実際のところ、発音に厳しそうなイメージあるNHKのアナウンサーはどう言ってるのでしょうか?

ずばりそのままな記事がNHKのサイト内にありました。

上記記事についてざっくりまとめると

  • 元々はジョオーと発音する※

  • ジョーオーと発音する人もいるが、それが出てきたのは比較的最近のこと

  • 夫婦や詩歌は江戸時代より前からもうその発音(読み)でそれに比べると女王をジョーオーと読む歴史は浅い

  • なので放送ではジョオーを正としている

とのことです。この記事は2002年のもので、もう20年前ということで古い感覚受けるかもしれませんが、上記にもあるように江戸時代より前から云々という時間軸で考えるなら、いくら言葉は時代とともに変化していくものといっても、21世紀初頭の放送関連においては女王はジョオー、ということなのでしょう。

※元々はニョワウ(ニョオー)だ、という話もあるようです。他にも諸説あるかもしれません。



まとめとちょっとした個人的な意見

  • 女王の読み仮名は「じょおう」が正解

  • ジョオーは発音しづらいという人もおり、ジョオー、ジョーオー、ジョウオー、など様々な言い方が存在してしまっている

  • ジョーオーは慣用読みとしては市民権をある程度得ているようだ

  • なので女王に関しては読み仮名=発音ではない(こともある)ので、何が正しいのか混沌としがち

  • 「じょうおう」で女王に変換できるのは辞書的な正しさではなく変換プログラム側の便利機能

  • 発音は放送においては「ジョオー」を使おうとNHKは言っている

実際、テレビ番組等でアナウンサーはジョオーと発音しているかというと、そうでもない印象です。エリザベス女王、アナと雪の女王、などは耳にすることあるフレーズかと思いますが、人それぞれだった記憶です。アニメの声優さんなんかも、ジョオー、ジョーオー、ジョウオー、様々です。また、聞いている側の人が「女王=じょうおう」だと思っていたら、ジョオーと発音してても、ジョーオーに聞こえてしまうってこともあるかもしれません。

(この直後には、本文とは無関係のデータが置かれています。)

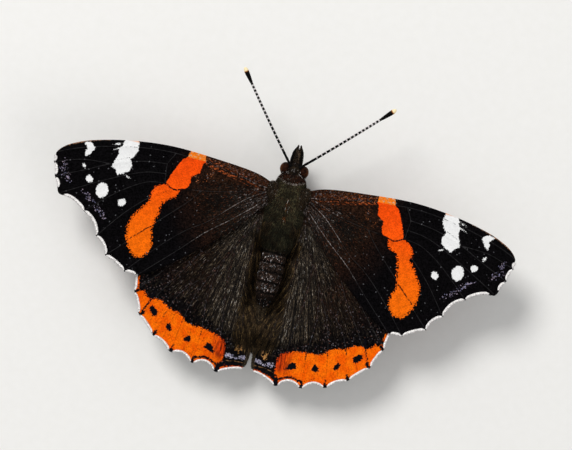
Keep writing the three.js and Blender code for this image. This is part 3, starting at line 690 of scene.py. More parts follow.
def feeler_look():
    """Black with a white ring at the foot of each joint, broader towards the club, and a cream tip."""
    look = Finish("feeler_cuticle", 0.6, 0.03)
    along = look.value("along")
    rings = look.times(look.calc("POWER", along, FEELER_RING_GAIN), float(FEELER_RINGS))
    into = look.calc("SUBTRACT", look.calc("FRACT", rings), look.ramp(along, 0.2, CLUB_START, 0.8, 0.54))
    white = look.times(look.ramp(into, -0.03, 0.03), look.ramp(along, 0.15, 0.19))
    white = look.times(white, look.ramp(along, 0.845, 0.85, 1.0, 0.0))
    grain = look.noise(look.place(), 9.0, 3.0)
    colour = look.mix(white, look.mix(grain, "040404", "0f0d0c"), look.mix(grain, "b4aeac", "ded8d6"))
    colour = look.mix(look.ramp(along, 0.957, 0.962), colour, "a8642c")
    colour = look.mix(look.ramp(along, 0.964, 0.97), colour, look.mix(grain, "f0d9a0", "fff0c8"))
    return look.finish(colour, grain, 0.02)


def leg_look():
    """Dark at the body, tan towards the foot, with a scaly grain."""
    look = Finish("leg_cuticle", 0.5, 0.4)
    grain = look.noise(look.place(), 7.0, 3.0)
    near = look.mix(grain, "17110c", "33271b")
    far = look.mix(grain, "7a5a36", "b08c5c")
    colour = look.mix(look.ramp(look.value("along"), 0.38, 0.5), near, far)
    return look.finish(colour, grain, 0.03)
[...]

とても個人的な感覚ですが、ジョウオーは変遷しすぎだなと思ってます。ジョオーがジョーオーになり、それを平仮名で表現したらじょうおうになり、それをそのまま発音してしまってジョウオー(ジョウオウ)、という経過でも辿ったんじゃないかと。

言葉って、耳から入って覚えることもあると思いますし、未就学の小さいお子さんなんかは、むしろ耳から覚えることの方がほとんどだと思うので、教育コンテンツや小さいお子さんが見るアニメーション作品なんかでは、音響監督さんに「女王」の発音は気を配っていただきたいところです。